# Source excerpt start

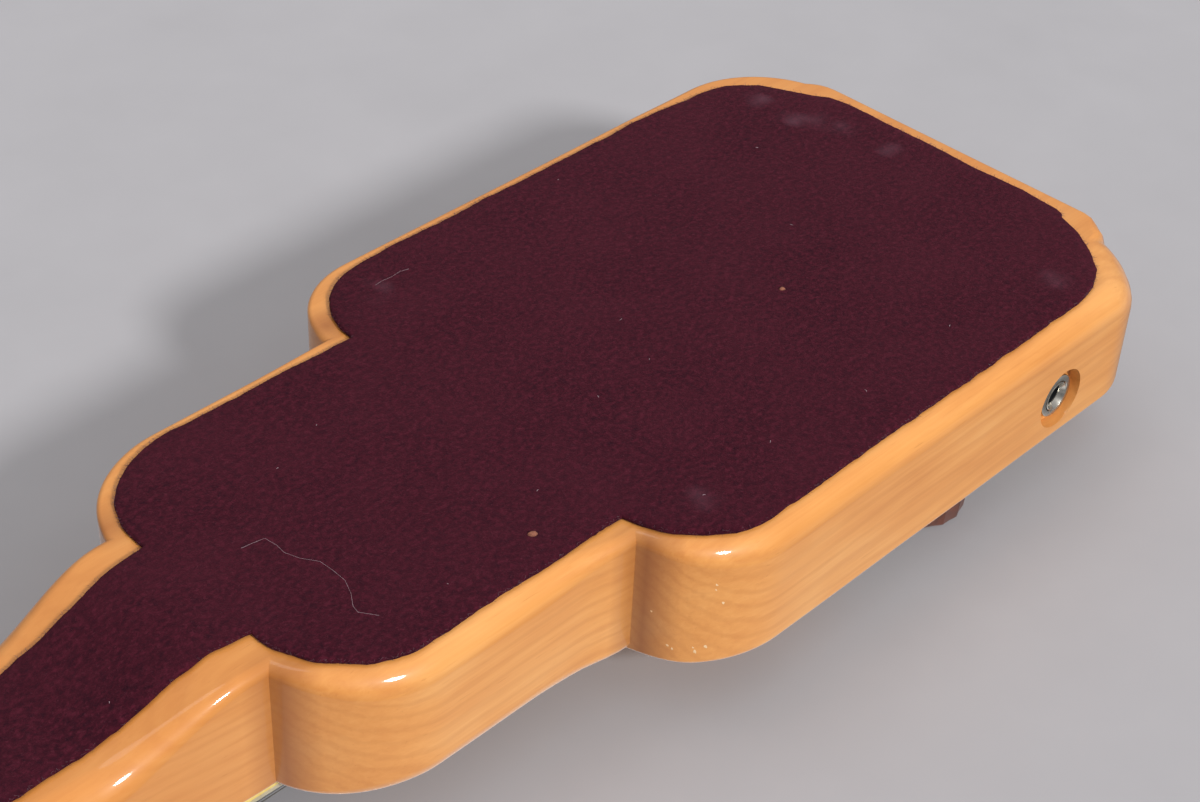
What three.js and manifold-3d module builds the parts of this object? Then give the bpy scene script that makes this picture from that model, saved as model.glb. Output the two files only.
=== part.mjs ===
// Lap steel guitar with a stair-step body, resting on its felt back, strings up.
// Millimetres, +Z up, head towards +X, tail towards -X, treble side at -Y.
// Stations are measured along the length from the tail end, heights from the felt's outer face.
import * as THREE from 'three';
import Module from 'manifold-3d';
import { mergeVertices } from 'three/addons/utils/BufferGeometryUtils.js';

const wasm = await Module();
wasm.setup();

// Clearances
const seat_gap = 0.3;
const overrun = 2;
const weld_distance = 1e-4;

// Plan of the body
const lower_bout_width = 167;
const lower_bout_length = 215.5;
const lower_bout_arc = 35;
const bass_corner_radius = 34;
const treble_corner_radius = 27;
const tail_step_depth = 2.5;
const tail_step_run = 1.5;
const middle_bout_width = 115;
const middle_bout_end = 310;
const middle_bout_arc = 35;
const body_thickness = 42;
const body_edge_radius = 4.8;

// Felt on the back
const felt_thickness = 1.7;
const felt_inset = 5;
const felt_tail_inset = 7.8;
const felt_neck_width = 35;
const felt_notch_width = 42;
const felt_end_from_nut = 14;
const felt_end_radius = 8;

// Neck and heel
const neck_flare = 2.2;
const heel_start_from_bout = 3;
const heel_length = 42;
const heel_rise = 10.5;
const neck_edge_radius = 9;
const neck_front_edge_radius = 1.2;
const neck_side_margin = 0.5;
const neck_root_depth = 40;

// Strings, fretboard and nut
const scale_length = 571.5;
const saddle_from_tail = 62;
const board_width_at_nut = 46;
const board_width_at_tail = 63;
const board_tail_from_saddle = 130;
const board_core_thickness = 3.6;
const board_face_thickness = 1.3;
const fret_count = 24;
const fret_line_width = 1.3;
const fret_line_depth = 0.5;
const fret_line_margin = 0.8;
const marker_length = 7;
const marker_width = 5;
const marker_pair_spread = 11;
const nut_thickness = 5;
const nut_top_radius = 1.6;
const nut_width_margin = 0.6;
const string_height_over_board = 9;
const string_spread_at_nut = 38;
const saddle_spread_share = 0.631;
const string_diameters = [0.95, 0.8, 0.65, 0.5, 0.42, 0.34];
const string_slot_depth = 0.9;

// Headstock
const head_length = 146.5;
const head_width_at_nut = 48;
const head_width = 70;
const head_width_at_tip = 64;
const head_tip_flat = 30;
const head_shoulder_run = 26;
const head_corner_run = 17;
const head_thickness = 15;
const head_drop = 8;
const head_slope_start = 8;
const head_slope_run = 20;
const head_edge_radius = 2.5;

// Tuning machines, three on a plate
const first_post_from_nut = 34;
const post_spacing = 38;
const post_from_centre = 19;
const post_radius = 3;
const post_height = 11;
const post_hole_radius = 0.9;
const post_hole_drop = 3;
const plate_thickness = 1.2;
const plate_width = 24;
const plate_end_margin = 17;
const gear_teeth = 14;
const gear_tip_radius = 5.6;
const gear_tooth_depth = 0.9;
const gear_tip_width = 0.5;
const gear_root_width = 1.3;
const gear_thickness = 4;
const gear_screw_radius = 2.4;
const gear_screw_height = 1.2;
const worm_mean_radius = 2.25;
const worm_thread_height = 0.45;
const worm_turns = 3;
const worm_mesh_depth = 0.45;
const worm_shaft_radius = 1.6;
const lug_thickness = 1.6;
const lug_width = 6.4;
const lug_reach = 2.6;
const button_gap_from_head = 6;
const button_length = 15;
const button_width = 14;
const button_flat = 8;
const button_collar_radius = 2.9;
const button_collar_length = 4;
const wrap_turns = 2;
const wrap_pitch = 1.6;

// Bridge
const bridge_width = 84;
const bridge_length = 34;
const bridge_plate_thickness = 3;
const bridge_tail_length = 22;
const anchor_wall_thickness = 4;
const anchor_wall_height = 11;
const anchor_hole_radius = 1.1;
const anchor_hole_height = 7.5;
const string_ball_radius = 1.9;
const saddle_thickness = 6;
const saddle_top_radius = 1.5;
const bridge_corner_radius = 4;

// Pickup
const pickup_from_saddle = 50;
const pickup_cavity_length = 30;
const pickup_cavity_share = 0.793;
const pickup_cavity_depth = 20;
const pickup_flange_thickness = 1.4;
const pickup_flange_margin = 6;
const pickup_screw_inset = 3.8;
const pickup_cover_height = 6;
const pickup_cover_wall = 1.3;
const pickup_clear = 1;
const blade_thickness = 3;
const blade_slot_gap = 0.6;
const bobbin_flange = 1.6;
const bobbin_height = 13;
const blade_end_wall = 1.3;
const coil_thickness = 4;
const magnet_thickness = 4;
const magnet_width = 12;

// Volume control, in a strip between the bridge and the treble side
const control_plate_from_bridge = 4;
const control_cavity_from_side = 10.5;
const control_cavity_before_jack = 12.2;
const control_cavity_past_channel = 6.6;
const control_cavity_depth = 30;
const control_plate_margin = 3;
const control_plate_thickness = 1.5;
const control_plate_corner = 6;
const pot_can_height = 9;
const pot_bushing_height = 6;
const pot_shaft_reach = 13;
const pot_tag_length = 5;
const pot_tag_thickness = 0.8;
const pot_nut_height = 2.2;
const knob_height = 16;
const knob_flutes = 15;
const knob_steps_per_flute = 4;
const knob_lift = 0.8;
const knob_recess_depth = 4.2;
const knob_pointer_width = 1.4;
const knob_pointer_height = 0.6;
const volume_from_jack = 33.3;

// Sizes of the parts in the control cavity, as shares of its width
const control_size_shares = {
  pot_radius: 0.4375,
  pot_bushing_radius: 0.196,
  pot_shaft_radius: 0.125,
  pot_tag_width: 0.083,
  pot_tag_pitch: 0.208,
  pot_nut_across: 0.529,
  knob_radius: 0.554,
  knob_base_spread: 0.046,
  knob_flute_depth: 0.0375,
  knob_crown: 0.0833,
  knob_recess_radius: 0.35,
  jack_arm_length: 0.5417,
  insulator_length: 0.25,
  tip_spring_length: 0.625,
};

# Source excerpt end

Aim. Print, please, the lines above from the very first through the one that holds "const felt_end_radius = 8;", both included, word for word and with nothing else.

Exercise result.
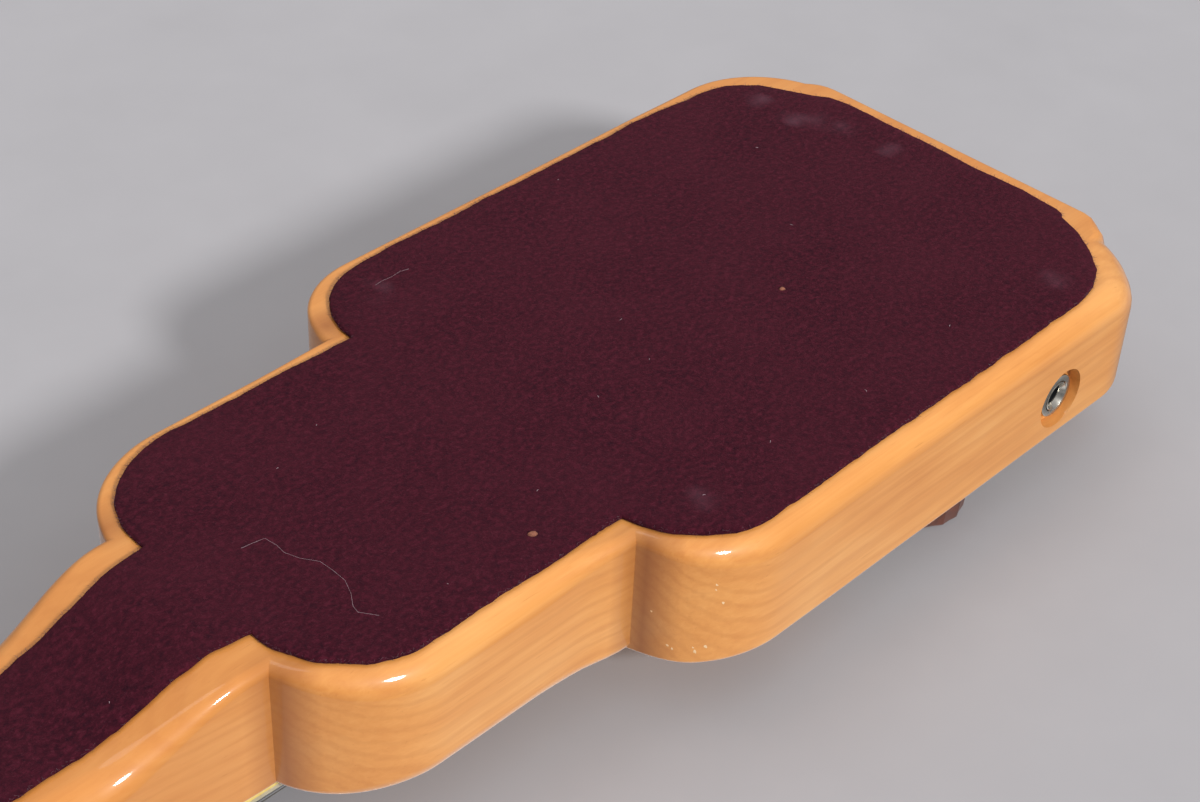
What three.js and manifold-3d module builds the parts of this object? Then give the bpy scene script that makes this picture from that model, saved as model.glb. Output the two files only.
=== part.mjs ===
// Lap steel guitar with a stair-step body, resting on its felt back, strings up.
// Millimetres, +Z up, head towards +X, tail towards -X, treble side at -Y.
// Stations are measured along the length from the tail end, heights from the felt's outer face.
import * as THREE from 'three';
import Module from 'manifold-3d';
import { mergeVertices } from 'three/addons/utils/BufferGeometryUtils.js';

const wasm = await Module();
wasm.setup();

// Clearances
const seat_gap = 0.3;
const overrun = 2;
const weld_distance = 1e-4;

// Plan of the body
const lower_bout_width = 167;
const lower_bout_length = 215.5;
const lower_bout_arc = 35;
const bass_corner_radius = 34;
const treble_corner_radius = 27;
const tail_step_depth = 2.5;
const tail_step_run = 1.5;
const middle_bout_width = 115;
const middle_bout_end = 310;
const middle_bout_arc = 35;
const body_thickness = 42;
const body_edge_radius = 4.8;

// Felt on the back
const felt_thickness = 1.7;
const felt_inset = 5;
const felt_tail_inset = 7.8;
const felt_neck_width = 35;
const felt_notch_width = 42;
const felt_end_from_nut = 14;
const felt_end_radius = 8;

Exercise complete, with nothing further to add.